If it were a movie, that moment would have foreshadowed the rest of my week as it served as a precursor to back-to-back meetings and a seemingly unending supply of projects. I have gotten used to the natural ebb and flow of public relations tasks since launching my business three years ago. Some days, weeks and months are busier than others.
Yet, somehow my workload felt different. Not unmanageable, just a bit different.
My week ended with a heads up about an RFP for a project larger than anything I have ever worked on. Would I want to work on it? Sure. Could I do it and maintain a schedule of sorts around my daughter and her activities? Not likely.
Three years in, my plans are morphing, whether I like it or not. I’m having growing pains. Do I maintain the current momentum – or bite the bullet and hire a team?

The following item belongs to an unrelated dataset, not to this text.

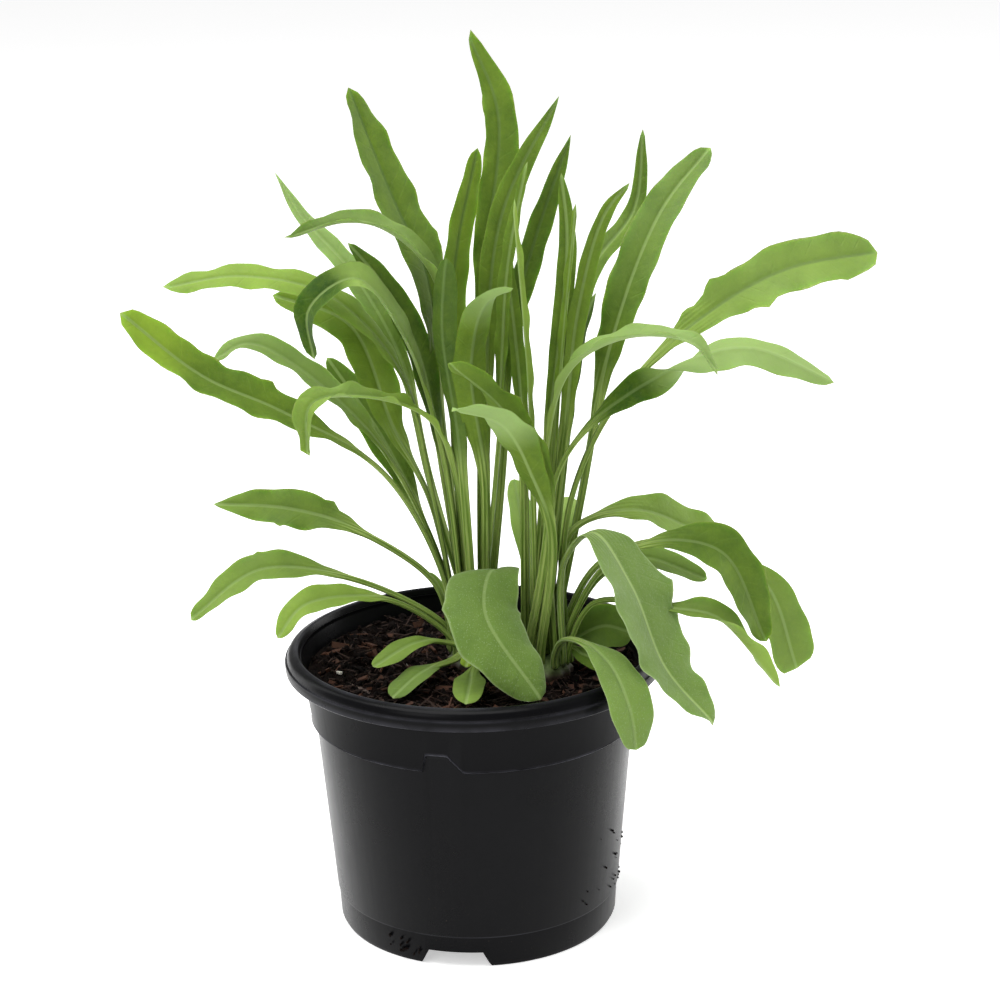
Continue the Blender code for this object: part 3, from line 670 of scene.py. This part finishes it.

The prospect of growth is equal parts exciting and frightening, all at once. A wise person once told me I’m as afraid of failure as I am success. I know that’s true and my fear is causing me to be perhaps more contemplative than necessary. The old “you never know unless you try” keeps running through my head. Following close behind are visions of my daughter’s disappointed face because I missed my volunteer slot at the library.
More than anything, I want to be a good mom. I want my daughter to know I’m here for her. Not just saying it, but by being here.
I thought that writing this blog would in some way guide my decision, a written list of pros and cons, if you will. Instead I’m left with more questions, worry and uncertainty.
Maybe it’s like they say, nothing worth having comes easy.